The Fox Valley Marathon – known for its beautiful, shady, flat course that follows the Fox River Trail from St. Charles to Aurora and back – has grown into one of the premier fall races in the Chicago area. It also has expanded to include a half marathon and a 20-mile run, the latter of which is a perfect training distance for those running the Chicago Marathon weeks later.

Some may believe the Fox Valley Marathon only affects runners. Though that would still impact thousands of people each year, it’s simply not the case. At least three facets of the annual event create ripples throughout the Fox Valley.  

First is philanthropy.

The Fox Valley Marathon has a strong, two-tiered charity program that, in some years, has raised $100,000 for local charities, Bixler said.
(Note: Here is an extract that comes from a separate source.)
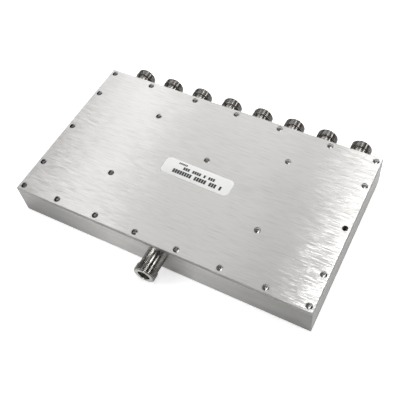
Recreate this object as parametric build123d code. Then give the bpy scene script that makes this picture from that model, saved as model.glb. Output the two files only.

“We basically tell runners, if you donate $100 to a charity, we’ll pay half of your registration cost. That’s how the program started,” Sheble said. “Then, we started finding charities that wanted to do fundraising … [we had] 50 to 60 runners this year raising money for charities.”

Second, the marathon promotes a healthy lifestyle, and not just for adults.

Bixler and Sheble created a Kids Marathon to get youngsters active, Bixler said. Participants are asked to run one mile 25 times throughout the summer, and on race day, they put on a race bib – just like the marathoners – and run the last 1.2 miles to complete a full marathon and receive a finisher’s medal.

“It’s special because it’s tied them to a healthy lifestyle, to a commitment,” Sheble said. “But it’s also gotten a lot of parents, a lot of adults involved.”

Third, the race is a great tourism booster, said St. Charles Mayor Ray Rogina.

“I want to guess half those [runners] are visitors,” he said. “Some are from out of state; the winner [one] year was from Virginia … . People stay overnight, carbo-load in our restaurants; some people come back to our town.”

Bixler and Sheble work year-round, putting in 18-hour days when race day approaches. There’s registration, promotion and runner amenities to handle. It takes cooperation from the cities and park districts to handle logistics.

But it’s worth the effort.

“Whether [you’re] hosting or running or spectating, there is so much energy at a marathon,” Bixler said. “… Sometimes I get depressed watching the news or checking out the supermarket tabloids and I think, is this who we really are now? Then I’m out at a race, and I think, no, THIS is who we are as a country, all this positive enthusiasm and energy. It’s absolutely great to be a part of that.”

Though they’ve been named Everyday Heroes for the positive impact their race has had on the community, the two men won’t take credit.

“This has never been about us,” said Sheble. “It’s always been about the runners and charities. We’re two people out of 1,000 who make this happen.”

Still, as a public official and runner, Rogina understands why the Fox Valley Marathon is so beloved.

“I have done the ‘trifecta’ over five of the seven years, running the half, the 20-miler and the full marathon,” said Rogina. “Each race is special, with full credit to Dave and Craig as directors, and their staff. They certainly are heroes to me.”

The Sheble lowdown

Who he is: Race director of the Fox Valley Marathon

Village of residence: Yorkville (formerly of St. Charles)

Age: 60

Hobbies: Running, lacrosse, golf – any active activity

Fun fact: “I’ve played lacrosse at virtually every level.”

The Bixler lowdown

Who he is: Race director of the Fox Valley Marathon

Village of residence: St. Charles

Age: 56

Family: Wife, Patty Gawrys; daughters, Allison and Shannon; son, Daniel

Hobbies: Running, spending time and being active with family

Fun fact: “I love sailing with my dad. The past couple of years, we’ve done sailing trips out on the Gulf of Mexico, up and down the [Florida] coast.”